» EXERCISE PROMPT: Extract the listing below in full, unchanged.

» AVAILABLE DATA:

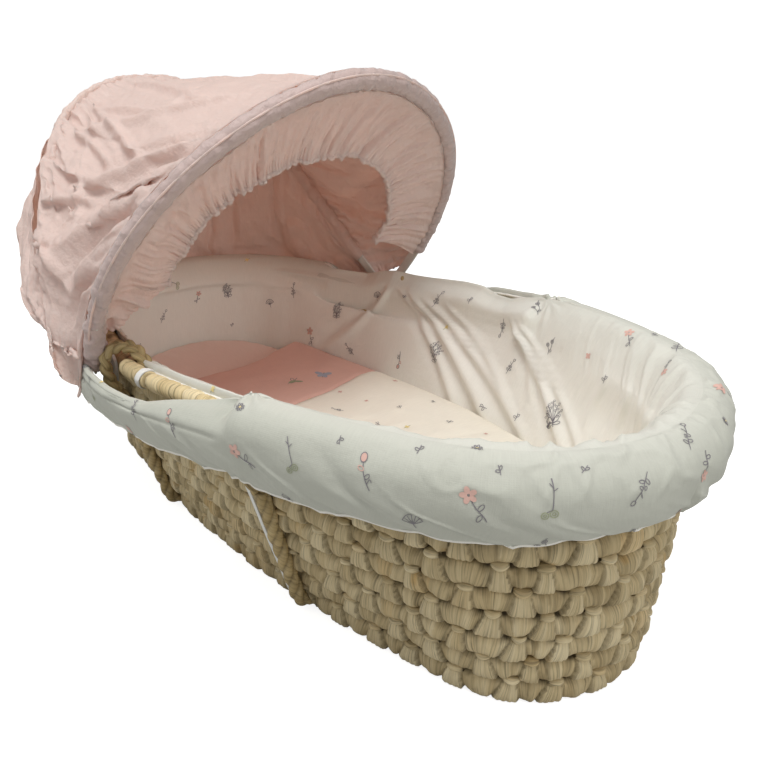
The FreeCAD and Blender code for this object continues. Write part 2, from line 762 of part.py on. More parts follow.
def build_hoops():
    """Two flat-strip hoops, each with a rivet hole through both feet."""
    for name, path, foot, tilt in (
            ("front_hoop", front_path(True), dims.front_foot, size.front_tilt),
            ("rear_hoop", rear_path(True), dims.rear_foot, size.rear_tilt)):
        body = new_body(name)
        spine = new_sketch(body, name + "_path", "YZ_Plane")
        outline(spine, path, closed=False)
        section = new_sketch(body, name + "_section", "XY_Plane", -dims.foot_drop)
        centred_box(section, 0, foot, dims.strip_wide, dims.strip_thick)
        sweep(body, name, section, spine)
        eye = new_sketch(body, name + "_eye", "XZ_Plane")
        circle(eye, 0, 0, dims.rivet_dia + 2 * dims.rivet_play)
        pocket(body, eye, THROUGH, symmetric=True)
        body.Placement = hood_place(tilt)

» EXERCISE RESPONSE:
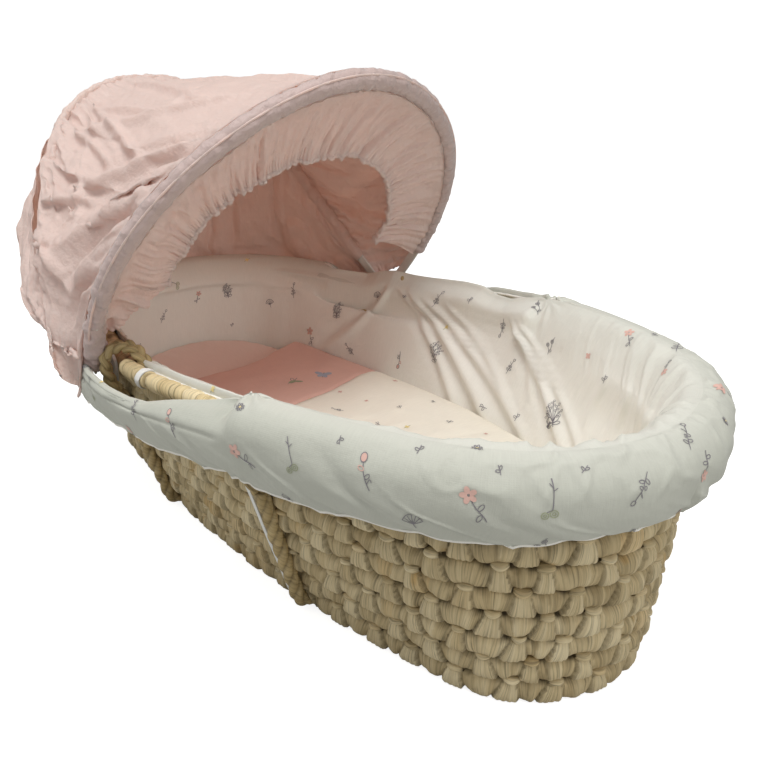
The FreeCAD and Blender code for this object continues. Write part 2, from line 762 of part.py on. More parts follow.
def build_hoops():
    """Two flat-strip hoops, each with a rivet hole through both feet."""
    for name, path, foot, tilt in (
            ("front_hoop", front_path(True), dims.front_foot, size.front_tilt),
            ("rear_hoop", rear_path(True), dims.rear_foot, size.rear_tilt)):
        body = new_body(name)
        spine = new_sketch(body, name + "_path", "YZ_Plane")
        outline(spine, path, closed=False)
        section = new_sketch(body, name + "_section", "XY_Plane", -dims.foot_drop)
        centred_box(section, 0, foot, dims.strip_wide, dims.strip_thick)
        sweep(body, name, section, spine)
        eye = new_sketch(body, name + "_eye", "XZ_Plane")
        circle(eye, 0, 0, dims.rivet_dia + 2 * dims.rivet_play)
        pocket(body, eye, THROUGH, symmetric=True)
        body.Placement = hood_place(tilt)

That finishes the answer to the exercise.